The photographs I am presenting at the Centre are major and minor Hellenic archaeological sites, and the project is ongoing. The photographic method is the cyanotype, and the framed photographs are up to 100cm in size. Most were produced during the 2020 lockdown in my garden in London.

Cyanotype is a very early method of producing photographic images on to paper, and historically had two uses; botanists were able to record their finds photographically, in the field and without the use of a camera. Secondly, it was a means to reproduce architectural drawings on location at the construction site without a mechanical or darkroom print process. Reversed in negative with white lines on a blue background, it became the architectural blueprint, and an essential vehicle in designing the built environment.
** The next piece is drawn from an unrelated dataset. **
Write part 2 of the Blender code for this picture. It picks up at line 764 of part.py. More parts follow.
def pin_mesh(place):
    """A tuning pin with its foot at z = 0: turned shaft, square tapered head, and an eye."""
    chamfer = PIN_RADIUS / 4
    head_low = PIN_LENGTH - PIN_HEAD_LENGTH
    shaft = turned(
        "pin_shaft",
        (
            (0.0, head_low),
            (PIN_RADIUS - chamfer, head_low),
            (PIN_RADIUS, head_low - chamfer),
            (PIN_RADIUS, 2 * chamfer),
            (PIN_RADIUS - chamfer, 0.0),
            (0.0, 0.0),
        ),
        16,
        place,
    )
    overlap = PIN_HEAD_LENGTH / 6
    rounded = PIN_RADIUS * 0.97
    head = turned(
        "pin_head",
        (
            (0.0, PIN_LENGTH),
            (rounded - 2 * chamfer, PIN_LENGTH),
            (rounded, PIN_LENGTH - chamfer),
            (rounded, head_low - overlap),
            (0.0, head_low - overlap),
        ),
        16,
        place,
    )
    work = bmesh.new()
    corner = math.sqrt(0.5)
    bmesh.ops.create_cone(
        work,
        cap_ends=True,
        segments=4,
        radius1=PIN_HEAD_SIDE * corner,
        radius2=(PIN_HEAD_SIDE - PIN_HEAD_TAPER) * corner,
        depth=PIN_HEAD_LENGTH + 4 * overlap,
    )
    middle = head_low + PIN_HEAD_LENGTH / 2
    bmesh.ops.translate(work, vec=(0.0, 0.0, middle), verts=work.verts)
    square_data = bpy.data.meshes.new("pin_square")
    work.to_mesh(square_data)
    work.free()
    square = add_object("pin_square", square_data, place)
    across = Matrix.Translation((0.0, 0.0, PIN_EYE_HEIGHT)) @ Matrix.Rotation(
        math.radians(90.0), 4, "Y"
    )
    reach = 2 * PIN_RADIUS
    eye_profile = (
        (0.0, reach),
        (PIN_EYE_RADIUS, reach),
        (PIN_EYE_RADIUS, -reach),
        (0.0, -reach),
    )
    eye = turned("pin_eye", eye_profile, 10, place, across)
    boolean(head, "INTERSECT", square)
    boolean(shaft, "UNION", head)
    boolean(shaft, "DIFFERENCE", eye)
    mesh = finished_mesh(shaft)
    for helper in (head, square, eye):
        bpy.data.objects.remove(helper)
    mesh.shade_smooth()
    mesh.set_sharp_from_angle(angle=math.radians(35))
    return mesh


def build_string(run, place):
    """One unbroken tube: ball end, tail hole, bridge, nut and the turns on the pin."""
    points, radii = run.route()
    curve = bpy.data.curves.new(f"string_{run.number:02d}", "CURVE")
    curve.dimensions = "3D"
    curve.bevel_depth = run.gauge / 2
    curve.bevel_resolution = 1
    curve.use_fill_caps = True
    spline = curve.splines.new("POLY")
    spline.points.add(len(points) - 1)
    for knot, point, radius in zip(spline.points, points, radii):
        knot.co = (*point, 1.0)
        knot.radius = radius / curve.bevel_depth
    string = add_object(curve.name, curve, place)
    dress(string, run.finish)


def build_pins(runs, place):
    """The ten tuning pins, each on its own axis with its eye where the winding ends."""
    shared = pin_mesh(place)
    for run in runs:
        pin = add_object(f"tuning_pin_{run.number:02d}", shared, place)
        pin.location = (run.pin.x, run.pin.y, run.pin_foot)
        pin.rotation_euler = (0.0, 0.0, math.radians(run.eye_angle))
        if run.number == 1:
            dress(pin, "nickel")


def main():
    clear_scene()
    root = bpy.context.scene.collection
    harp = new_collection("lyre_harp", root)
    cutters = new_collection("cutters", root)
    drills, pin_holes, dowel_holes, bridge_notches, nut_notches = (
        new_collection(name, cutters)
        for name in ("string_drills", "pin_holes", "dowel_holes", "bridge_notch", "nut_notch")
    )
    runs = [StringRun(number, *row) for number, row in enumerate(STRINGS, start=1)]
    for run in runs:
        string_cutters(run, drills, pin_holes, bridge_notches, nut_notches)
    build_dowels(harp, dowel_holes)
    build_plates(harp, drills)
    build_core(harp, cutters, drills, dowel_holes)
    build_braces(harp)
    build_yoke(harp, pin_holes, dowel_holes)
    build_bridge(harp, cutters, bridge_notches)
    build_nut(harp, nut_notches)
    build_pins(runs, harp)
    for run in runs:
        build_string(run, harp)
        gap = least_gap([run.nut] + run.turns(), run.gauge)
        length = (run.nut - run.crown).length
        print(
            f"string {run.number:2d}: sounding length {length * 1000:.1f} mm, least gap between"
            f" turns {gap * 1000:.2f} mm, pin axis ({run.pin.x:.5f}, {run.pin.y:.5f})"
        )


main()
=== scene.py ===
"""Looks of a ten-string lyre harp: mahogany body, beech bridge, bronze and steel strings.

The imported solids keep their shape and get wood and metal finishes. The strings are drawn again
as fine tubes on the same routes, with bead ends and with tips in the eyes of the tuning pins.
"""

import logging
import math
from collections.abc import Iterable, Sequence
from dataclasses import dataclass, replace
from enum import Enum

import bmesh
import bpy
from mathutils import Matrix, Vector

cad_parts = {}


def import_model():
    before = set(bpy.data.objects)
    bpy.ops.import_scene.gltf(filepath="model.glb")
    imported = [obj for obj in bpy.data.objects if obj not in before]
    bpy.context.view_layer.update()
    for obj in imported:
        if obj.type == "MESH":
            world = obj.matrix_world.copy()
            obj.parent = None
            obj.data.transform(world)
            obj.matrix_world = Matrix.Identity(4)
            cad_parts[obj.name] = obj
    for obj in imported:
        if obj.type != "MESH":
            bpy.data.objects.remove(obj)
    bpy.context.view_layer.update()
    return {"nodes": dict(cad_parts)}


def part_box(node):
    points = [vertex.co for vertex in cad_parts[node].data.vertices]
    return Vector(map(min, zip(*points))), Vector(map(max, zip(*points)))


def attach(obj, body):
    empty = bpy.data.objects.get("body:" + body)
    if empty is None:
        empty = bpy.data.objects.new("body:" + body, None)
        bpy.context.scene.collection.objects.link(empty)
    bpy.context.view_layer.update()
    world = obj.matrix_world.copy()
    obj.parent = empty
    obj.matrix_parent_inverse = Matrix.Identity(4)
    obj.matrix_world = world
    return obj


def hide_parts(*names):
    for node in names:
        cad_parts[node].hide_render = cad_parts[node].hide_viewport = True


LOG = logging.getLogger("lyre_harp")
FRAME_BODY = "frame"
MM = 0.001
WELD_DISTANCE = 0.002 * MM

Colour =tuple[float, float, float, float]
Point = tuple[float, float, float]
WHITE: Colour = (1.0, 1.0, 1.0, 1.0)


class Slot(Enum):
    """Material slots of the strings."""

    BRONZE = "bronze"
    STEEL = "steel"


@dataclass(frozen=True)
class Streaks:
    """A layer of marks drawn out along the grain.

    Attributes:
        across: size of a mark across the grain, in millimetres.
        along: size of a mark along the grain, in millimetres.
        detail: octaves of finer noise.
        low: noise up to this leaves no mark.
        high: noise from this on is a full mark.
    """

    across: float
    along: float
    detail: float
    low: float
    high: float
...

As a reprographic method, it is extremely simple but very difficult to get right, especially at a large size. It’s a contact process, requiring a negative the size of the desired print. An emulsion made from of two chemicals is applied to paper. The negative is placed onto the sensitized paper, under glass, in sunlight or under an ultraviolet light source. After exposure of between fifteen minutes and two hours, the paper is washed and dried, giving the characteristic blue print. The difficulty comes from the many variations within the process; the proportions of the mix of the two chemicals, the method of application, the type of paper, the intensity of the light source and the thoroughness of the end wash to remove chemical excess. The negative has to be of high contrast to balance the low contrast of the cyanotype print. Subtle gradations of tone and detail tend to get lost, so selecting the ‘right’ image to turn into the cyanotype has to be carefully considered. Not all images work well therefore as cyanotypes, but each print is unique, a one-off.

Simple and strong images work well, such as the remaining pillars of the Olympia, the Temple of Poseidon at Sounio or stone steps at Agia Triada in Crete. Imperfections are part of the process, as are the brushstrokes and the tape marks from attaching negative to paper. They are a reminder that photographic image-making remains a physical process now, and when architectural technicians first worked on site, laboriously to produce the plans by which great buildings could be designed and built.
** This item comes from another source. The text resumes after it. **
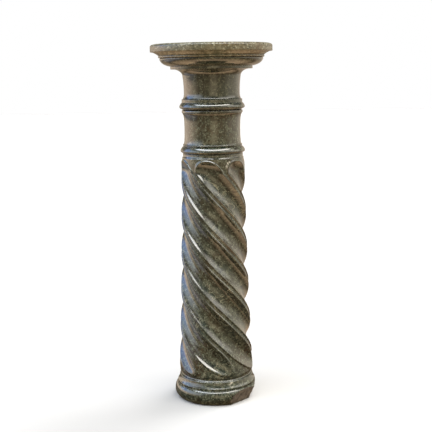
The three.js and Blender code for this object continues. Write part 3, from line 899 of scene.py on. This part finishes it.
# what the polished stone mirrors: colours by bearing round the room, shares of the strength by height
# above eye level, both in degrees
roomGlows = {
    "walls": {
        "bearings": [
            (-180, (0.24, 0.20, 0.15)), (-120, (0.24, 0.20, 0.15)), (-50, (0.32, 0.26, 0.17)),
            (-14, (0.34, 0.28, 0.17)), (-2, (0.84, 0.69, 0.44)), (16, (0.80, 0.66, 0.42)),
            (27, (0.42, 0.34, 0.22)), (52, (0.46, 0.40, 0.27)), (76, (0.72, 0.64, 0.48)),
            (106, (0.70, 0.63, 0.49)), (132, (0.62, 0.55, 0.45)), (156, (0.40, 0.33, 0.26)),
            (180, (0.28, 0.22, 0.17)),
        ],
        "heights": [(-34, 0.0), (-20, 0.4), (-8, 1.0), (9, 1.0), (22, 0.35), (34, 0.0)],
        "strength": 2.0,
    },
    "leftWall": {
        "bearings": [
            (-165, unlit), (-128, (0.74, 0.58, 0.45)), (-100, (0.98, 0.76, 0.58)),
            (-74, (0.50, 0.42, 0.30)), (-56, unlit),
        ],
        "heights": [(-11, 0.0), (-6, 0.9), (-2, 1.0), (6, 1.0), (12, 0.0)],
        "strength": 2.4,
    },
    "coolWindow": {
        "bearings": [
            (-130, unlit), (-115, (0.28, 0.46, 0.95)), (-98, (0.42, 0.62, 1.0)),
            (-74, (0.72, 0.84, 1.0)), (-52, (0.58, 0.64, 0.68)), (-36, unlit),
        ],
        "heights": [(1, 0.0), (8, 0.8), (24, 1.0), (33, 0.7), (40, 0.0)],
        "strength": 3.6,
    },
    "coolFloor": {
        "bearings": [(-150, unlit), (-122, (0.62, 0.73, 1.0)), (-84, (0.62, 0.73, 1.0)), (-60, unlit)],
        "heights": [(-40, 0.0), (-26, 1.0), (-14, 0.7), (-5, 0.0)],
        "strength": 0.8,
    },
    "warmWindow": {
        "bearings": [
            (28, unlit), (44, (0.72, 0.68, 0.60)), (66, (0.94, 0.89, 0.80)),
            (82, (1.0, 0.95, 0.87)), (92, (0.45, 0.43, 0.39)), (101, unlit),
        ],
        "heights": [(20, 0.0), (28, 0.6), (34, 1.0), (41, 1.0), (46, 0.0)],
        "strength": 3.6,
    },
    "warmSide": {
        "bearings": [(58, unlit), (78, (0.72, 0.68, 0.60)), (102, (1.0, 0.95, 0.87)), (120, unlit)],
        "heights": [(8, 0.0), (16, 0.8), (27, 1.0), (34, 0.0)],
        "strength": 2.4,
    },
    "frontGlow": {
        "bearings": [(-56, unlit), (-42, (0.95, 0.97, 1.0)), (-26, (1.0, 0.98, 0.94)), (0, unlit)],
        "heights": [(20, 0.0), (27, 0.9), (34, 1.0), (40, 0.0)],
        "strength": 1.3,
    },
    "strip": {
        "bearings": [
            (-98, unlit), (-84, (0.82, 0.90, 1.0)), (-20, (0.95, 0.97, 1.0)),
            (12, (1.0, 0.97, 0.92)), (84, (1.0, 0.95, 0.87)), (98, unlit),
        ],
        "heights": [(46, 0.0), (49, 1.0), (60, 1.0), (65, 0.0)],
        "strength": 12.5,
    },
    "ceiling": {
        "bearings": [
            (-180, (0.45, 0.44, 0.42)), (-100, (1.0, 0.97, 0.93)), (100, (1.0, 0.95, 0.86)),
            (180, (0.45, 0.44, 0.42)),
        ],
        "heights": [(6, 0.0), (30, 0.25), (50, 1.0), (90, 0.6)],
        "strength": 0.9,
    },
    "ground": {
        "bearings": [(-180, (1.0, 0.68, 0.41)), (180, (1.0, 0.68, 0.41))],
        "heights": [(-90, 1.0), (-58, 1.0), (-44, 0.5), (-34, 0.1), (-24, 0.2), (-14, 0.0)],
        "strength": 2.3,
    },
}


def dullPlate(name, materialName, corners, height, colour):
    mesh = bpy.data.meshes.new(name)
    mesh.from_pydata([(x, y, height) for x, y in corners], [], [tuple(range(len(corners)))])
    plate = bpy.data.objects.new(name, mesh)
    bpy.context.scene.collection.objects.link(plate)
    material = bpy.data.materials.new(materialName)
    tree = nodeTree(material)
    output = addNode(tree, "ShaderNodeOutputMaterial", (300, 0))
    surface = addNode(tree, "ShaderNodeBsdfDiffuse", (0, 0))
    surface.inputs["Color"].default_value = (*colour, 1)
    tree.links.new(surface.outputs[0], output.inputs["Surface"])
    mesh.materials.append(material)
    return plate


def makeFloor():
    # a cut-out floor: it takes the shadow but throws no light back
    half, tone = studio["floorSize"] / 2, studio["floorTone"]
    corners = ((-half, -half), (half, -half), (half, half), (-half, half))
    floor = dullPlate("studioFloor", "paleFloor", corners, studio["floorHeight"], (tone, tone, tone))
    floor.visible_diffuse = False
    floor.visible_glossy = False
    floor.visible_shadow = False

    # the darker ground close to the foot, only for what the stone mirrors
    reach = studio["shadeRadius"]
    corners = [(reach * math.sin(a), reach * -math.cos(a)) for a in evenAngles(studio["shadeSides"])]
    ground = dullPlate("groundShade", "groundShade", corners, studio["shadeHeight"], studio["shadeColour"])
    ground.visible_camera = False
    ground.visible_diffuse = False
    ground.visible_shadow = False


def addSoftSun(name):
    light = bpy.data.lights.new(name, "SUN")
    light.energy = studio["sunStrength"]
    light.angle = math.radians(studio["sunSpread"])
    light.color = studio["sunColour"]
    lamp = bpy.data.objects.new(name, light)
    lamp.visible_glossy = False
    bpy.context.scene.collection.objects.link(lamp)
    source, target = Vector(studio["sunPlace"]), Vector(studio["sunTarget"])
    turn = (target - source).to_track_quat("-Z", "Y").to_matrix().to_4x4()
    lamp.matrix_world = Matrix.Translation(source) @ turn


def makeLight():
    world = bpy.data.worlds.new("softRoom")
    bpy.context.scene.world = world
    tree = nodeTree(world)
    place = addNode(tree, "ShaderNodeTexCoord", (-1200, 0))
    split = addNode(tree, "ShaderNodeSeparateXYZ", (-1000, 0))
    tree.links.new(place.outputs["Generated"], split.inputs[0])
    x, y, z = split.outputs
    turn = sumOf(tree, (-600, 200), "ARCTAN2", x, sumOf(tree, (-800, 200), "MULTIPLY", y, -1.0))
    bearing = sumOf(tree, (-300, 200), "ADD", sumOf(tree, (-450, 200), "DIVIDE", turn, 2 * math.pi), 0.5)
    rise = sumOf(tree, (-600, -200), "ARCSINE", z)
    height = sumOf(tree, (-300, -200), "ADD", sumOf(tree, (-450, -200), "DIVIDE", rise, math.pi), 0.5)
    total = None
    for row, glow in enumerate(roomGlows.values()):
        colours = [(b / 360 + 0.5, c) for b, c in glow["bearings"]]
        shares = [(h / 180 + 0.5, (v, v, v)) for h, v in glow["heights"]]
        colour = rampOf(tree, (0, -400 * row), bearing, colours)
        mask = rampOf(tree, (0, -400 * row - 200), height, shares)
        light = addNode(tree, "ShaderNodeBackground", (500, -400 * row))
        tree.links.new(colour, light.inputs["Color"])
        strength = sumOf(tree, (300, -400 * row - 200), "MULTIPLY", mask, glow["strength"])
        tree.links.new(strength, light.inputs["Strength"])
        if total is None:
            total = light.outputs[0]
            continue
        join = addNode(tree, "ShaderNodeAddShader", (700, -400 * row))
        tree.links.new(total, join.inputs[0])
        tree.links.new(light.outputs[0], join.inputs[1])
        total = join.outputs[0]
    # the backdrop itself is plain white
    backdrop = addNode(tree, "ShaderNodeBackground", (700, 300))
    backdrop.inputs["Color"].default_value = (1, 1, 1, 1)
    seen = addNode(tree, "ShaderNodeLightPath", (700, 700))
    choose = addNode(tree, "ShaderNodeMixShader", (1000, 0))
    tree.links.new(seen.outputs["Is Camera Ray"], choose.inputs[0])
    tree.links.new(total, choose.inputs[1])
    tree.links.new(backdrop.outputs[0], choose.inputs[2])
    output = addNode(tree, "ShaderNodeOutputWorld", (1200, 0))
    tree.links.new(choose.outputs[0], output.inputs["Surface"])
    addSoftSun("softSun")


def makeCamera():
    data = bpy.data.cameras.new("photoCamera")
    data.lens = studio["lens"]
    data.sensor_width = studio["sensorWidth"]
    camera = bpy.data.objects.new("photoCamera", data)
    bpy.context.scene.collection.objects.link(camera)
    turn = Matrix.Rotation(math.radians(studio["cameraPan"]), 4, "Z")
    tilt = Matrix.Rotation(math.radians(90 - studio["cameraTilt"]), 4, "X")
    roll = Matrix.Rotation(math.radians(-studio["cameraRoll"]), 4, "Z")
    place = Matrix.Translation(Vector((0, -studio["cameraDistance"], studio["cameraHeight"])))
    camera.matrix_world = place @ turn @ tilt @ roll
    bpy.context.scene.camera = camera


makeFloor()
makeLight()
makeCamera()
bpy.context.scene.view_settings.view_transform = "Standard"
print("studio ready")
The unique original photographs will be for sale, as will high-qualityprinted copies.
– Benedict Luxmoore

Meet the Artist Thursday 26 May, 6.30pm-8.30pm

Benedict Luxmoore is an architectural photographer from London with over thirty years of experience photographing the built environment for architectural practices, engineers and construction companies. He went to the Slade School of Fine Art in London between 1981 and 1985 and spent a number of years afterwards creating exhibitions and installations combined lighting and photography. He moved away from an art practice to commercial photography around 1993, and this is his first return to exhibiting after thirty years.